Brief: Would you return the complete listing below word for word?

Data provided:
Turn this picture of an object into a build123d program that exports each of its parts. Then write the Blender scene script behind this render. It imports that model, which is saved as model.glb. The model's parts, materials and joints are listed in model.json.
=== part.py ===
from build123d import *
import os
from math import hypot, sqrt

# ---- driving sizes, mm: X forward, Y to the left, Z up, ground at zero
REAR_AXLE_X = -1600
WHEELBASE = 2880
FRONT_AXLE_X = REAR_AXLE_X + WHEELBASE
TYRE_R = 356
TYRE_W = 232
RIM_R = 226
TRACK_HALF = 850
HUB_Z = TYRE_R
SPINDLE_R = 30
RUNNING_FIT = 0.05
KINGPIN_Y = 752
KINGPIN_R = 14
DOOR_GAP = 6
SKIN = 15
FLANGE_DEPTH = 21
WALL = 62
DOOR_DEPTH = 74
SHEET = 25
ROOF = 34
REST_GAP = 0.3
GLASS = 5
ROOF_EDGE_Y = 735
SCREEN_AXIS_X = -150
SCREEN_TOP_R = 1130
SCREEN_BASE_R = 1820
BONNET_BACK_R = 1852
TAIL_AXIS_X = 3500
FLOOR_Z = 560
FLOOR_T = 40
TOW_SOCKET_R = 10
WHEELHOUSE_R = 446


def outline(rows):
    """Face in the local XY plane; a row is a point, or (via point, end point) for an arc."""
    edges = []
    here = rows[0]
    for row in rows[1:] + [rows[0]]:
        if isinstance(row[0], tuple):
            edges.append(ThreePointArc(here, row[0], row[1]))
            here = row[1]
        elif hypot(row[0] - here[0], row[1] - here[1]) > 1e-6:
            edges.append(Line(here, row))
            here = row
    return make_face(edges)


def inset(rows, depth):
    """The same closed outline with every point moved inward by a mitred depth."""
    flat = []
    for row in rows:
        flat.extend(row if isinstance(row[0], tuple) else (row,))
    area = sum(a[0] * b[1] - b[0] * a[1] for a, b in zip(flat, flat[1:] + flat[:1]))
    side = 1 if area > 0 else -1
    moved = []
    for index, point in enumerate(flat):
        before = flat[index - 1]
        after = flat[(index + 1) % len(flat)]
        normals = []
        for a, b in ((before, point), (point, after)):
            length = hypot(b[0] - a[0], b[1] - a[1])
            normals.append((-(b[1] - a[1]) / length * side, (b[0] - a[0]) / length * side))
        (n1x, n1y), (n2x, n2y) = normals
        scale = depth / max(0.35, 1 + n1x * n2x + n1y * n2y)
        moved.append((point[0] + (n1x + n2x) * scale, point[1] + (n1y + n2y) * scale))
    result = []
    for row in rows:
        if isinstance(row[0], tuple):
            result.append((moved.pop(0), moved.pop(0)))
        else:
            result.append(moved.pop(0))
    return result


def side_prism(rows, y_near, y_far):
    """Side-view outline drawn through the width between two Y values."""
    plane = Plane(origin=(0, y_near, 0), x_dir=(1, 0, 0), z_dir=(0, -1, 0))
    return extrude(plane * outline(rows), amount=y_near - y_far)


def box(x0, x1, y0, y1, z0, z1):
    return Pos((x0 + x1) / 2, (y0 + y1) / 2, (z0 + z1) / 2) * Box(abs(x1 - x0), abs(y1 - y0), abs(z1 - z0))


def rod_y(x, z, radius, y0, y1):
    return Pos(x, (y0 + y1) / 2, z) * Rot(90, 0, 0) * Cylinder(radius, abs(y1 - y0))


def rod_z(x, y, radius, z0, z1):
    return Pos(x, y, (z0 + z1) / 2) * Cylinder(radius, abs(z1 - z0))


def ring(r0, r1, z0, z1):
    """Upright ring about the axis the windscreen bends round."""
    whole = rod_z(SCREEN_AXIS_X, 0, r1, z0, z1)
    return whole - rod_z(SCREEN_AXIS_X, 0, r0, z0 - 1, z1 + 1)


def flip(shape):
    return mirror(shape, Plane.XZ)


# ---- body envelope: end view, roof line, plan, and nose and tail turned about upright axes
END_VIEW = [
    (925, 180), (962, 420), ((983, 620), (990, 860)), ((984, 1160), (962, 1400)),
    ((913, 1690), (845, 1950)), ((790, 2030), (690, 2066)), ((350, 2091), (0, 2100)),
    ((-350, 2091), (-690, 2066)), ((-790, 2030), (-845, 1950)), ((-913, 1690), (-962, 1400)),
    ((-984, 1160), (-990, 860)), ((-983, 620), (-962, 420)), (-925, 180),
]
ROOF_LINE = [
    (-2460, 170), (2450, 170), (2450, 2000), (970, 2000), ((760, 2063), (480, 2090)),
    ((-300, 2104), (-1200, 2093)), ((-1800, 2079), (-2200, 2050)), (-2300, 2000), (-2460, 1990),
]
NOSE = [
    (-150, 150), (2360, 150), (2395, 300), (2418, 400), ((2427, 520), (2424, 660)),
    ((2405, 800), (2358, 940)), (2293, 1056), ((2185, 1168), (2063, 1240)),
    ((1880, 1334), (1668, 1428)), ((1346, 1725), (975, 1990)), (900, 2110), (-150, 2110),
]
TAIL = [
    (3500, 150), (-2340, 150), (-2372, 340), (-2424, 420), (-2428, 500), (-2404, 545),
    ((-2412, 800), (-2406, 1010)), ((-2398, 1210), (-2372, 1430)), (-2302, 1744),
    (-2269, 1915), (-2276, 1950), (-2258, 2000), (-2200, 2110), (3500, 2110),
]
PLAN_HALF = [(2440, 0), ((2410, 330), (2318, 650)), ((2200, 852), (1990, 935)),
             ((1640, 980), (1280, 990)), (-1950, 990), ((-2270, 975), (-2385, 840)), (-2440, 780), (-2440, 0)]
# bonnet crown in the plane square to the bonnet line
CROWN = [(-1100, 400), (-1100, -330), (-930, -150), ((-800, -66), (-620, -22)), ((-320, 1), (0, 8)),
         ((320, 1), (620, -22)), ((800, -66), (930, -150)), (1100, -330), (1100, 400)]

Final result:
Turn this picture of an object into a build123d program that exports each of its parts. Then write the Blender scene script behind this render. It imports that model, which is saved as model.glb. The model's parts, materials and joints are listed in model.json.
=== part.py ===
from build123d import *
import os
from math import hypot, sqrt

# ---- driving sizes, mm: X forward, Y to the left, Z up, ground at zero
REAR_AXLE_X = -1600
WHEELBASE = 2880
FRONT_AXLE_X = REAR_AXLE_X + WHEELBASE
TYRE_R = 356
TYRE_W = 232
RIM_R = 226
TRACK_HALF = 850
HUB_Z = TYRE_R
SPINDLE_R = 30
RUNNING_FIT = 0.05
KINGPIN_Y = 752
KINGPIN_R = 14
DOOR_GAP = 6
SKIN = 15
FLANGE_DEPTH = 21
WALL = 62
DOOR_DEPTH = 74
SHEET = 25
ROOF = 34
REST_GAP = 0.3
GLASS = 5
ROOF_EDGE_Y = 735
SCREEN_AXIS_X = -150
SCREEN_TOP_R = 1130
SCREEN_BASE_R = 1820
BONNET_BACK_R = 1852
TAIL_AXIS_X = 3500
FLOOR_Z = 560
FLOOR_T = 40
TOW_SOCKET_R = 10
WHEELHOUSE_R = 446


def outline(rows):
    """Face in the local XY plane; a row is a point, or (via point, end point) for an arc."""
    edges = []
    here = rows[0]
    for row in rows[1:] + [rows[0]]:
        if isinstance(row[0], tuple):
            edges.append(ThreePointArc(here, row[0], row[1]))
            here = row[1]
        elif hypot(row[0] - here[0], row[1] - here[1]) > 1e-6:
            edges.append(Line(here, row))
            here = row
    return make_face(edges)


def inset(rows, depth):
    """The same closed outline with every point moved inward by a mitred depth."""
    flat = []
    for row in rows:
        flat.extend(row if isinstance(row[0], tuple) else (row,))
    area = sum(a[0] * b[1] - b[0] * a[1] for a, b in zip(flat, flat[1:] + flat[:1]))
    side = 1 if area > 0 else -1
    moved = []
    for index, point in enumerate(flat):
        before = flat[index - 1]
        after = flat[(index + 1) % len(flat)]
        normals = []
        for a, b in ((before, point), (point, after)):
            length = hypot(b[0] - a[0], b[1] - a[1])
            normals.append((-(b[1] - a[1]) / length * side, (b[0] - a[0]) / length * side))
        (n1x, n1y), (n2x, n2y) = normals
        scale = depth / max(0.35, 1 + n1x * n2x + n1y * n2y)
        moved.append((point[0] + (n1x + n2x) * scale, point[1] + (n1y + n2y) * scale))
    result = []
    for row in rows:
        if isinstance(row[0], tuple):
            result.append((moved.pop(0), moved.pop(0)))
        else:
            result.append(moved.pop(0))
    return result


def side_prism(rows, y_near, y_far):
    """Side-view outline drawn through the width between two Y values."""
    plane = Plane(origin=(0, y_near, 0), x_dir=(1, 0, 0), z_dir=(0, -1, 0))
    return extrude(plane * outline(rows), amount=y_near - y_far)


def box(x0, x1, y0, y1, z0, z1):
    return Pos((x0 + x1) / 2, (y0 + y1) / 2, (z0 + z1) / 2) * Box(abs(x1 - x0), abs(y1 - y0), abs(z1 - z0))


def rod_y(x, z, radius, y0, y1):
    return Pos(x, (y0 + y1) / 2, z) * Rot(90, 0, 0) * Cylinder(radius, abs(y1 - y0))


def rod_z(x, y, radius, z0, z1):
    return Pos(x, y, (z0 + z1) / 2) * Cylinder(radius, abs(z1 - z0))


def ring(r0, r1, z0, z1):
    """Upright ring about the axis the windscreen bends round."""
    whole = rod_z(SCREEN_AXIS_X, 0, r1, z0, z1)
    return whole - rod_z(SCREEN_AXIS_X, 0, r0, z0 - 1, z1 + 1)


def flip(shape):
    return mirror(shape, Plane.XZ)


# ---- body envelope: end view, roof line, plan, and nose and tail turned about upright axes
END_VIEW = [
    (925, 180), (962, 420), ((983, 620), (990, 860)), ((984, 1160), (962, 1400)),
    ((913, 1690), (845, 1950)), ((790, 2030), (690, 2066)), ((350, 2091), (0, 2100)),
    ((-350, 2091), (-690, 2066)), ((-790, 2030), (-845, 1950)), ((-913, 1690), (-962, 1400)),
    ((-984, 1160), (-990, 860)), ((-983, 620), (-962, 420)), (-925, 180),
]
ROOF_LINE = [
    (-2460, 170), (2450, 170), (2450, 2000), (970, 2000), ((760, 2063), (480, 2090)),
    ((-300, 2104), (-1200, 2093)), ((-1800, 2079), (-2200, 2050)), (-2300, 2000), (-2460, 1990),
]
NOSE = [
    (-150, 150), (2360, 150), (2395, 300), (2418, 400), ((2427, 520), (2424, 660)),
    ((2405, 800), (2358, 940)), (2293, 1056), ((2185, 1168), (2063, 1240)),
    ((1880, 1334), (1668, 1428)), ((1346, 1725), (975, 1990)), (900, 2110), (-150, 2110),
]
TAIL = [
    (3500, 150), (-2340, 150), (-2372, 340), (-2424, 420), (-2428, 500), (-2404, 545),
    ((-2412, 800), (-2406, 1010)), ((-2398, 1210), (-2372, 1430)), (-2302, 1744),
    (-2269, 1915), (-2276, 1950), (-2258, 2000), (-2200, 2110), (3500, 2110),
]
PLAN_HALF = [(2440, 0), ((2410, 330), (2318, 650)), ((2200, 852), (1990, 935)),
             ((1640, 980), (1280, 990)), (-1950, 990), ((-2270, 975), (-2385, 840)), (-2440, 780), (-2440, 0)]
# bonnet crown in the plane square to the bonnet line
CROWN = [(-1100, 400), (-1100, -330), (-930, -150), ((-800, -66), (-620, -22)), ((-320, 1), (0, 8)),
         ((320, 1), (620, -22)), ((800, -66), (930, -150)), (1100, -330), (1100, 400)]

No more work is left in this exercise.